Apostando na impunidade

Do ESTADÃO

EDITORIAL

Ao premiar Bruno Henrique com uma multa irrisória e liberá-lo para jogar, a Justiça Esportiva, na prática, legitima a manipulação de apostas, conspurcando o futebol brasileiro

O Superior Tribunal de Justiça Desportiva (STJD) derrubou na quinta-feira passada a punição imposta ao jogador Bruno Henrique, do Flamengo, por manipulação de apostas esportivas. Ao impor apenas uma sanção pecuniária insignificante, a Justiça Esportiva na prática sinalizou que fraudes nas chamadas bets são desimportantes.

É um desastre sob diversos aspectos. Em primeiro lugar, isso lança uma nuvem de dúvidas sobre o futebol brasileiro. Ao não punir de forma adequada quem comprovadamente desvirtuou o jogo para auferir ganhos pessoais, o STJD estabeleceu jurisprudência que incentiva outros jogadores a delinquir. Ninguém saberá ao certo, nem torcedores nem apostadores, se o que está acontecendo no jogo é resultado de uma disputa limpa ou se se trata de armação.

Flagrado em investigações da Polícia Federal (PF) combinando com o próprio irmão, para o fim de apostas esportivas (bets), forçar um cartão amarelo em uma partida de 2023 contra o Santos, Bruno Henrique vinha atuando normalmente pelo Flamengo por força de um efeito suspensivo.

Num primeiro julgamento, em setembro passado, o STJD suspendeu o atleta por 12 partidas. Agora, Bruno Henrique foi absolvido da acusação prevista no artigo 243-A do Código Brasileiro de Justiça Desportiva (CBJD), que dispõe sobre condutas contrárias à ética esportiva com a intenção de alterar o resultado de partida ou competição.

Apesar da contundência das mensagens divulgadas pela PF (em certo momento, o irmão de Bruno Henrique fala em “guardar o dinheiro” para garantir o que classificou de “investimento com sucesso”), o STJD reformou sua decisão anterior, liberando o jogador para atuar.

O STJD puniu Bruno Henrique apenas com uma multa irrisória de R$ 100 mil, com base em artigo que prevê sanções para quem descumpre ou dificulta o cumprimento de regulamentos de torneio.

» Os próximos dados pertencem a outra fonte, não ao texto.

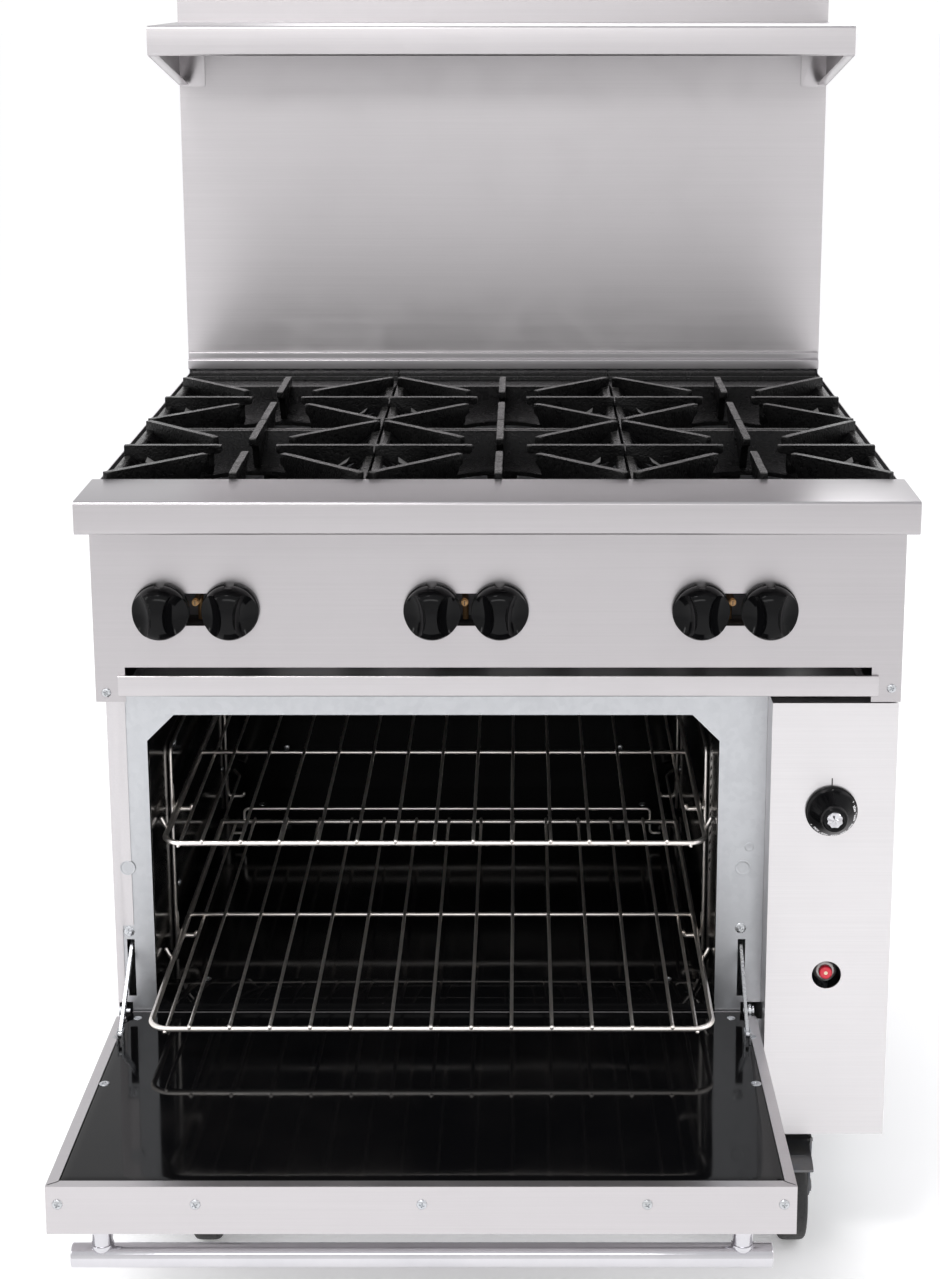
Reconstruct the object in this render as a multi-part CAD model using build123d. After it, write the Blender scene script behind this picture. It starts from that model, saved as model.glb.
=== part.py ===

A falta de critério do STJD salta aos olhos. Em 2023, Eduardo Bauermann, então zagueiro do Santos, foi banido do futebol por 360 dias e impedido de jogar em qualquer lugar do mundo por combinar que levaria um cartão amarelo num jogo do Campeonato Brasileiro para favorecer uma quadrilha que manipulava apostas. E o zagueiro nem chegou a cumprir o combinado com os bandidos. Embora os casos sejam idênticos, Bauermann e Bruno Henrique foram punidos de forma totalmente diferente. Não se pode condenar quem suspeite de que tenha havido leniência em favor do Flamengo em razão de seu poderio econômico e social.

Não bastasse ser ruim, a decisão do STJD ocorre com um atraso inexplicável. Entre apelações, arquivamento, reabertura e pedidos de vista, o caso de um cartão amarelo forçado em novembro de 2023 só foi concluído dois anos depois.

Enquanto isso, em outros países, o vínculo entre apostas esportivas e cartões amarelos suspeitos tem provocado discussões bastante relevantes. Na Austrália, por exemplo, jogadores pediram à confederação de futebol local que apostas esportivas relacionadas a cartões amarelos fossem proibidas, algo em que o Brasil faria bem em se inspirar.

O motivo é óbvio: jogadores podem provocar deliberadamente situações de jogo que são passíveis de advertência com cartão amarelo. Logo, não são eventos aleatórios, mas provocados, o que é claramente passível de manipulação.

Esse é um dos tantos aspectos problemáticos da indústria de apostas esportivas que se instalou no Brasil e é onipresente no futebol e na publicidade. Este jornal desde sempre se posicionou contra a liberação das bets no País, por ser danosa para o bolso e a saúde mental dos cidadãos e por abrir uma avenida para a lavagem de dinheiro do crime organizado. Uma vez que a jogatina foi liberada, que ao menos seja objeto de dura regulação.

Não é isso o que se vê, contudo. Além de promover modalidades de apostas que são sujeitas a manipulação, as bets são taxadas em irrisórios 12%. Quando o governo quis elevar a alíquota para 18%, o Congresso rejeitou, mostrando a força do lobby das apostas online.

Tudo isso deixa claro como o Brasil ainda está longe de ter um arcabouço jurídico e tributário adequado para lidar com o fenômeno corrosivo das apostas esportivas. A punição risível a Bruno Henrique amplia a sensação de que, nesse esporte, quem joga conforme as regras é bobo.